An upper wall portion 20 of the body member 10 has a clover-leaf shaped opening 21 defining four recesses arranged in quadrature for guiding an elongated operating member or operator arm 24 for movement selectively along two mutuallyperpendicular paths of movement. A flexible dustproofing boot 25 has a lower lip portion 26 received in an annular groove in the upper portion 11 of the body member 10 and an upper lip portion 28 received in an annular groove in an enlarged upper portion of the operator arm 24.
Intermediate of its length, the operator arm 24 has a generally spherical bearing portion 29 received within a journal defined by aligned openings in two identical face-to-face positioned bearing members 30 and 31, the upper bearing member 30 being held, in a manner to be described, against an annular downwardly-facing shoulder 32 formed on an inner wall of the upper portion 11 of the body member 10. A generally spherical lower end portion 34 of the operator arm 24 is received in a cylindrical socket 35 formed in the upper surface of an operating cam 36, and an indexing collar 38, preferably formed of oil-impregnated sintered iron material for a reason to be described, is slidably mounted along the operator arm 24 above a selected one of a group of guide plates such as guide plate 39 shown in FIGS. 1, 2, 4, 5, and 7. A spring 40 is interposed between the indexing collar 38 and the bearing portion 29 and a conical spring 41 surrounds the spring 40 and is interposed between the lower bearing member 31 and an annular shoulder on the indexing collar 38.
In addition to biasing the indexing collar 38 against the guide plate 39, the springs 40 and 41 serve to hold the upper bearing member 30 against the shoulder 32 and, when certain guide plates are used, also serve as return springs for the operator arm 24 as will be described.
The operating cam 36, which is positioned below the guide plate 39, is slidably mounted in a cruciform-shaped recess 42 in a molded upper base portion 43 having a pair of openings 44 through which a pair of translating pins 45 extends.
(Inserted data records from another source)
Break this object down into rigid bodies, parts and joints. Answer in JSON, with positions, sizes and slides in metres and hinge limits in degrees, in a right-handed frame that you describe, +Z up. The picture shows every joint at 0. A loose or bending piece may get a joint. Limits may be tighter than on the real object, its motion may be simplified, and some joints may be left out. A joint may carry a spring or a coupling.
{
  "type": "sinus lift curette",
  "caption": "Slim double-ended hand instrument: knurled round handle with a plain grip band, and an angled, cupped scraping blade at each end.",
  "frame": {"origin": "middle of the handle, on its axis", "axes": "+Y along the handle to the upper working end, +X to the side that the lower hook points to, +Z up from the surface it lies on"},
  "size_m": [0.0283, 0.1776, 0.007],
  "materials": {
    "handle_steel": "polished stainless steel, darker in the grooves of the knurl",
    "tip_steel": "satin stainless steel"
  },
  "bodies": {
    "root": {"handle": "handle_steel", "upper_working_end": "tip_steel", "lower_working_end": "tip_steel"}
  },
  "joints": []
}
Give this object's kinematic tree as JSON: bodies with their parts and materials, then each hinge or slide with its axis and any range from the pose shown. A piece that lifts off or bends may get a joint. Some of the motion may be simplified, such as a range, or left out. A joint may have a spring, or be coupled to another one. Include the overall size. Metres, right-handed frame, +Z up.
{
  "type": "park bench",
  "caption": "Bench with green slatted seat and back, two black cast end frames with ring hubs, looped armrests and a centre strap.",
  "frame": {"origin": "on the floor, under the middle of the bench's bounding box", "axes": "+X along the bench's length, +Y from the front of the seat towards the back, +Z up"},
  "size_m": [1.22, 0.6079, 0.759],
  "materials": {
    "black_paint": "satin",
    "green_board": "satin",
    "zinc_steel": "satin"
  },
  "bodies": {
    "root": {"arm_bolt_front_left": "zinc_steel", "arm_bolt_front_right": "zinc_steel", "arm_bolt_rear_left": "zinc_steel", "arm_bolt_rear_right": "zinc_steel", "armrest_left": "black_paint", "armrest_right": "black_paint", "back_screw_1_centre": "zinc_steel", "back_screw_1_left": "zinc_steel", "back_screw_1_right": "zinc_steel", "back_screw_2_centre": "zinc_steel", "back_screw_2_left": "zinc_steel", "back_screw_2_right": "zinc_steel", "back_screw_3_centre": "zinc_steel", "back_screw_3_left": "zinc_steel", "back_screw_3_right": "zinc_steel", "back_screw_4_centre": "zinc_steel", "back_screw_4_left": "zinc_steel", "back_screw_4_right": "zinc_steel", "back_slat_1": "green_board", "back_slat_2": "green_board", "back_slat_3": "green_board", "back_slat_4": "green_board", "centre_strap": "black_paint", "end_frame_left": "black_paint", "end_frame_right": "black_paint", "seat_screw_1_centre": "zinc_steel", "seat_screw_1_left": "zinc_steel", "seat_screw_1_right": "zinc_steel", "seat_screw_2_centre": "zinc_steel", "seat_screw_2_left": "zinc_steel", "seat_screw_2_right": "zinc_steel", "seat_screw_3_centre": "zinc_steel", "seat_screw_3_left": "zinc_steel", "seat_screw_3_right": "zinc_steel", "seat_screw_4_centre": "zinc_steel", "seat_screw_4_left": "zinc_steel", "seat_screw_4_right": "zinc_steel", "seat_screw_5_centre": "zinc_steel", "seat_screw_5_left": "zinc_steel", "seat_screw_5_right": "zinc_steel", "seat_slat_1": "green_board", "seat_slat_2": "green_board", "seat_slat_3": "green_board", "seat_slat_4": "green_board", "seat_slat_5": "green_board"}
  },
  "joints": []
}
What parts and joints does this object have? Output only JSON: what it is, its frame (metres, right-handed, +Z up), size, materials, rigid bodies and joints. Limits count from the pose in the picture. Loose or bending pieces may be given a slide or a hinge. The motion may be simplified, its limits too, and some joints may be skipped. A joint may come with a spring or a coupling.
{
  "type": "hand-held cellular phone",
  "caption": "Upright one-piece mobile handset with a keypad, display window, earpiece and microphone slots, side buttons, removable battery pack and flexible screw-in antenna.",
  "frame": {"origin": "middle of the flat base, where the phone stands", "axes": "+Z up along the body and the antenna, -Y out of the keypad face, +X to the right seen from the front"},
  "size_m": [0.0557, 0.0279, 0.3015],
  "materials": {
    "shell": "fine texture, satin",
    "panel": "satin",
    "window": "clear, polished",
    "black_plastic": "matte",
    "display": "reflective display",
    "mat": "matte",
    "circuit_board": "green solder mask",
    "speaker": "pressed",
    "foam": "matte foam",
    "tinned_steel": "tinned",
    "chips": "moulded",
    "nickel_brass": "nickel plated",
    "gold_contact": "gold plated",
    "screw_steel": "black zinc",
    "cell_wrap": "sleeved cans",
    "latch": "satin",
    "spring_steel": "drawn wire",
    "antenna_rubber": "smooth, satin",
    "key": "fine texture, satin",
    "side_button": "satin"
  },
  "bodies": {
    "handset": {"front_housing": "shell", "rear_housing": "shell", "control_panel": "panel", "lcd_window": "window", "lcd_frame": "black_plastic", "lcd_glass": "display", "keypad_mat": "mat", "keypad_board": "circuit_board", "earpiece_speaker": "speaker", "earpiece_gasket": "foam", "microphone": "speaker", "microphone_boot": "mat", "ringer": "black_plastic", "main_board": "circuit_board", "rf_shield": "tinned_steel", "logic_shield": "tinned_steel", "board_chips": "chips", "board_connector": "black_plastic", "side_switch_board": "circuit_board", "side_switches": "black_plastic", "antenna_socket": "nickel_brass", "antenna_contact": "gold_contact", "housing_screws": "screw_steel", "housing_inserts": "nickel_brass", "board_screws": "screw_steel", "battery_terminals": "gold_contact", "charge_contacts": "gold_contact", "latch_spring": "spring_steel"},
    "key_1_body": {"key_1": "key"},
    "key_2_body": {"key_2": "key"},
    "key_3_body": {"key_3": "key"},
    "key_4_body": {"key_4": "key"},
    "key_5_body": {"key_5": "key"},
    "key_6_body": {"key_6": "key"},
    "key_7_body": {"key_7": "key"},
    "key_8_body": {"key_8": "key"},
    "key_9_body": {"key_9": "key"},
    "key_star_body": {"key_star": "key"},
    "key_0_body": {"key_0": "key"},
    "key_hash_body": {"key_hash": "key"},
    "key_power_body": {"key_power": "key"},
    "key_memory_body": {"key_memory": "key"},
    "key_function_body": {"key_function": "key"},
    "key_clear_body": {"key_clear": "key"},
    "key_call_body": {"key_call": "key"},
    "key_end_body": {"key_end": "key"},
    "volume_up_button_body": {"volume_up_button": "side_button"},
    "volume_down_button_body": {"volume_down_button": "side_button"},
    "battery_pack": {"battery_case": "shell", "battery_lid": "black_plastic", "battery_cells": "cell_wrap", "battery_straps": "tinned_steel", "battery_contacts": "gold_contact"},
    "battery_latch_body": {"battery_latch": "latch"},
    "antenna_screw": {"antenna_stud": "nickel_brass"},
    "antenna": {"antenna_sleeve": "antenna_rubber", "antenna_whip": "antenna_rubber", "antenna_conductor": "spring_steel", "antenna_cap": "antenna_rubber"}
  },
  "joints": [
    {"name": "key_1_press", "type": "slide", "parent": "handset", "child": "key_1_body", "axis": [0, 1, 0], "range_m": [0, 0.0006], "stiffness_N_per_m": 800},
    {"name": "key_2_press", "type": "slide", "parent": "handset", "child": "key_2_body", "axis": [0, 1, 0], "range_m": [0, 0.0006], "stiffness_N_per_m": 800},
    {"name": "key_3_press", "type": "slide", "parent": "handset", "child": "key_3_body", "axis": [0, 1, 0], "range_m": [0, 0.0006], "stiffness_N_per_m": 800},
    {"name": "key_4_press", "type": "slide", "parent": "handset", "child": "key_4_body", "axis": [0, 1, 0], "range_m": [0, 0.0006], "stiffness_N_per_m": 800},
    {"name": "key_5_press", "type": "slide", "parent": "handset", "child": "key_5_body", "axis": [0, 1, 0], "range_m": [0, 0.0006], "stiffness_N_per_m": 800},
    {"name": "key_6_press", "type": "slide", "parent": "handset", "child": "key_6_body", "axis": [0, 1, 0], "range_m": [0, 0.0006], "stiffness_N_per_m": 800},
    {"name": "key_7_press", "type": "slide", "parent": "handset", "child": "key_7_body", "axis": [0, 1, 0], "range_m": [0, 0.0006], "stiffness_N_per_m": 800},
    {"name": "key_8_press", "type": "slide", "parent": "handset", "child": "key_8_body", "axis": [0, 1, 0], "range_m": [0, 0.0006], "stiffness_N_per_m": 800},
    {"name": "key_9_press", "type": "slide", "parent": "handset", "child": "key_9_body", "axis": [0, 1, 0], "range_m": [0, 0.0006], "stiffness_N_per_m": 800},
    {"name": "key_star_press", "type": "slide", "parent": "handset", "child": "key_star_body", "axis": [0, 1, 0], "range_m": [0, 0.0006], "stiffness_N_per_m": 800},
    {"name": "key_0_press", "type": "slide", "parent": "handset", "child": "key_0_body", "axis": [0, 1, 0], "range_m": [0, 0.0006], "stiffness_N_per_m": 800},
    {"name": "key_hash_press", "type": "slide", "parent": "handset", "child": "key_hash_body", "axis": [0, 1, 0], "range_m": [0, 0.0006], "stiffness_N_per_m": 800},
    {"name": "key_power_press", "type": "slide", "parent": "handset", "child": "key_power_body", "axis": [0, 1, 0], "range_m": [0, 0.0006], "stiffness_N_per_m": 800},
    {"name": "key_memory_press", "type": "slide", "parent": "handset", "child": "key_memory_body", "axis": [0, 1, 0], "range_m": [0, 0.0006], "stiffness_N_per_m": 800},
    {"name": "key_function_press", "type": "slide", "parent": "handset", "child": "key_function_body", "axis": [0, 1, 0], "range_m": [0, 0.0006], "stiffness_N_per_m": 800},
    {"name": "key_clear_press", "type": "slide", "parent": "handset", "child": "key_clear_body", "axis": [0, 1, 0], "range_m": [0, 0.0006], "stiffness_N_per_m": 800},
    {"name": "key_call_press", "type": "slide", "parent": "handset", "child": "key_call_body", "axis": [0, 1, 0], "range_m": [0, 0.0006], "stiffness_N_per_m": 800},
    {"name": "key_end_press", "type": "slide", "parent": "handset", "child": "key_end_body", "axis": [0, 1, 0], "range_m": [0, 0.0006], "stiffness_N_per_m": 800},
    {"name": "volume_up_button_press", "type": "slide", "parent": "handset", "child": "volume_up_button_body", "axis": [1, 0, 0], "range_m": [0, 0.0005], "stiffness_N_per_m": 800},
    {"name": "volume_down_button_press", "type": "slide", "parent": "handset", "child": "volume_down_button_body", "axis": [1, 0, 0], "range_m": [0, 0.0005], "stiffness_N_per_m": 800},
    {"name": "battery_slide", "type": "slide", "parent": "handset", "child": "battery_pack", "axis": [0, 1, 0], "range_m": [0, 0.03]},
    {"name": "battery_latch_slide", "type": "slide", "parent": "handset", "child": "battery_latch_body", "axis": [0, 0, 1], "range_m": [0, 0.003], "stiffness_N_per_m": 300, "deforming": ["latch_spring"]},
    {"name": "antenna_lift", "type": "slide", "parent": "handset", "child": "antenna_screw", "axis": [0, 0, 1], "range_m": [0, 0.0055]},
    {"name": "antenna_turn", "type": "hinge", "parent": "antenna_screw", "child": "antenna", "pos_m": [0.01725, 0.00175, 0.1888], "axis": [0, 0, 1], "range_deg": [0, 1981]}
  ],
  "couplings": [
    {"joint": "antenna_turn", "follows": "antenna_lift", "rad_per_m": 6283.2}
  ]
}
Four spaced guide pins 46 (FIG. 4) depend from the guide plate 39. The cam 36 is guided for movement along one axis by reception of the guide pins 46 in parallel-spaced slots 47 formed in the upper surface of the cam 36, and is guided for movement along the other axis by engagement of the guide pins 46 with opposing side walls 48 of the cam 36. The inner walls of the recess 42 assist in guiding the cam 36 along both axes of movement.
The translating pins 45 are slidably received, respectively, in the openings 44 in the upper base portion 43 and in openings 50 in a molded lower base portion 51, the base portions 43 and 51 together constituting a base member of the switch operator. As best illustrated in FIG. 1, the openings 44 and 50 are preferably circular and are axially aligned, and the openings 50 are of a greater diameter than the openings 44. A semi-circular shoulder 50a at the lower end of each of the openings 50 prevents the associated translating pin 45 from dropping out of its opening 50, and a lower enlarged portion of the pins 45,cooperating with the narrowed diameter of the openings 44, limits the extent to which the pins can extend into the recess 42 in the upper molded base portion 43 thereby to prevent the pins 45 from interfering with the sliding movement of the cam 36. The translating pins 45 engage respective self-restoring reciprocable push buttons 52 of a pair of selfcontained switches 54 arranged by side-by-side relation as best illustrated in FIG. 5.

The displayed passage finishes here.